During his salad days, he was a Wall Street stockbroker's "runner" working at $17 a week but progressed to assistant to the managing partner at $140 a week. The stock market crash ended that working avenue.
Relocating to Los Angeles in the early 50s after extensive Broadway work, Sloane tended to play distinguished, intelligent, hawkish-nosed types on film and TV -- military high rankers, crime bosses, business executives, physicians, justices, agents and managers.
According to Ken Dennis' in-depth article on Sloane in Films of the Golden Age, #80, Spring 2015, Sloane's deep depression over his eyesight led him to disappear from his home on August 4, 1965, propelling his family to file a missing person's report. Sloane reportedly went to a drug store in the San Fernando Valley and purchased 25 barbiturate tablets. He returned home on the evening of August 6 and was found dead the following morning in his bedroom. He left two letters - according to the Pittsburgh Press, one letter to his wife and other to his manager.

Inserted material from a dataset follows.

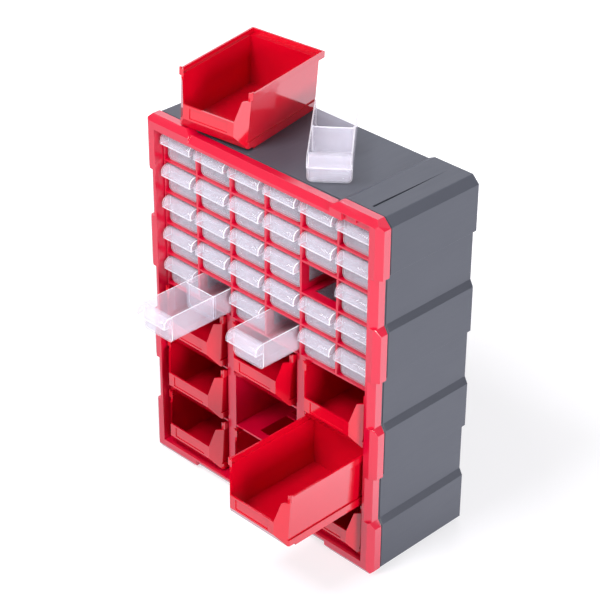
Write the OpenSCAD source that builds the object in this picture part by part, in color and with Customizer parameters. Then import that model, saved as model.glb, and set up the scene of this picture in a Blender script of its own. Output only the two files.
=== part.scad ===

His last work was on an episode of TV's "Honey West" starring Anne Francis. It was aired posthumously.
Received a Hollywood Walk of Fame honor on February 8, 1960, located at 6254 Hollywood Boulevard.
Despite his many collaborations with Orson Welles, who gave him his first film role, he walked off Welles's film of "Othello", perhaps because there were so many delays during the filming. He had been cast as Iago, and was replaced by Micheal MacLiammoir. Welles never forgave him for this, and continued to make disparaging remarks about him even after his death.
Father: Nathaniel Isador Sloane; Mother: Rosie Gerstein.

Personal Quotes (3)

I never got the idea of becoming an actor until I was two years old.
I don't get an immediate, enormous, clamoring public because I always appear differently and speak differently. My whole deal is ... creating as many characters as I possibly can, and that's my whole drive.
As a business proposition, radio is ... sound and occasionally satisfying. The theatre is ego-satisfying but otherwise unreliable. The movies are ... a lump of money.